I believe it is therefore all the more critical that those of us that work within community tech organizations continue to build connections between the public, the private sector, local government, and long-standing social institutions. We cannot make change with technology or data alone, we must come to the table with folks from very different backgrounds and very different viewpoints to work openly, ethically, and with care together to craft new solutions to age-old problems.
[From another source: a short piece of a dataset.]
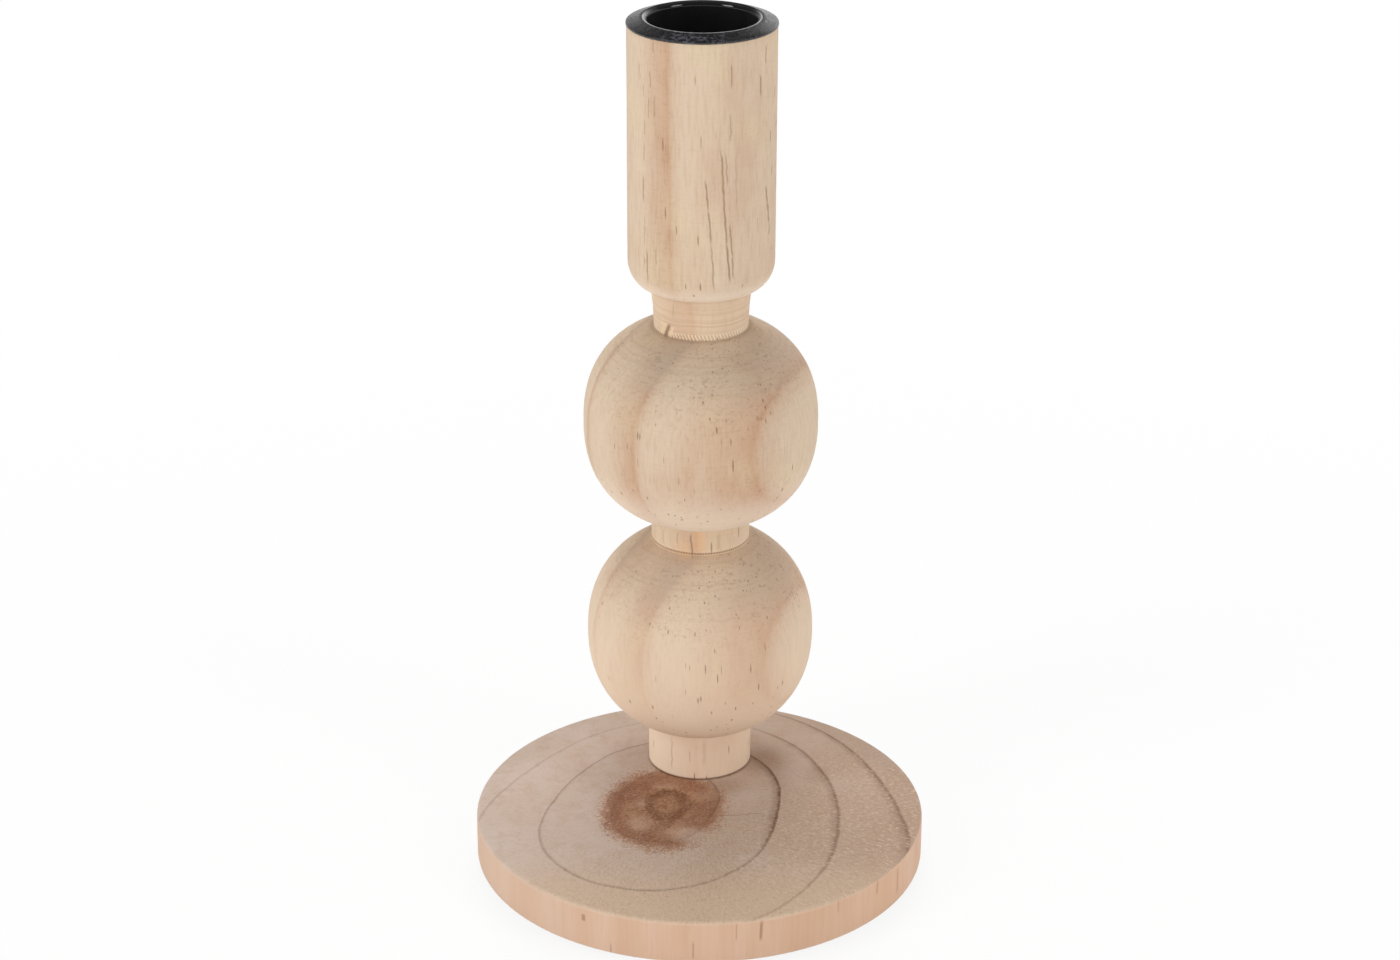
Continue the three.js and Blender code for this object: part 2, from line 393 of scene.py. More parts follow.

3) Think About People, First and Foremost
At DataKind, we think about people first, and data second. We will work even harder to create spaces within which all who believe predictive technologies have a role in the fight against climate change, have a role in the fight for better education, and have a role in the fight for social justice and equality can bring their big hearts and big brains to the table and get to work together. We’ll continue to embed our 6 values emblazoned on our walls - humility, thoughtfulness, world class expertise, transparency, approachability, and a commitment to diversity and equity - in everything that we do. We don’t know what the world will look like come January 2017 or beyond, but I do know that these principles will remain true no matter what.
Whether you are a programmer in a bustling tech-heavy US city, a social activist abroad, a foundation program officer, a university professor, a hedgefund manager, or just a concerned citizen, you have a role to play in using data for a better world. Join up with the paragons in this space like Code for America, Civic Hall, The New America Foundation, Data & Society, @DJ44, The Engine Room and many others who shout about this much more eloquently and work on these issues much more fervently than anyone ever could.
Come join us, join your local communities, join the many other vaunted organizations in this article, and let’s get to it. We know the world we want to see. Let’s get building.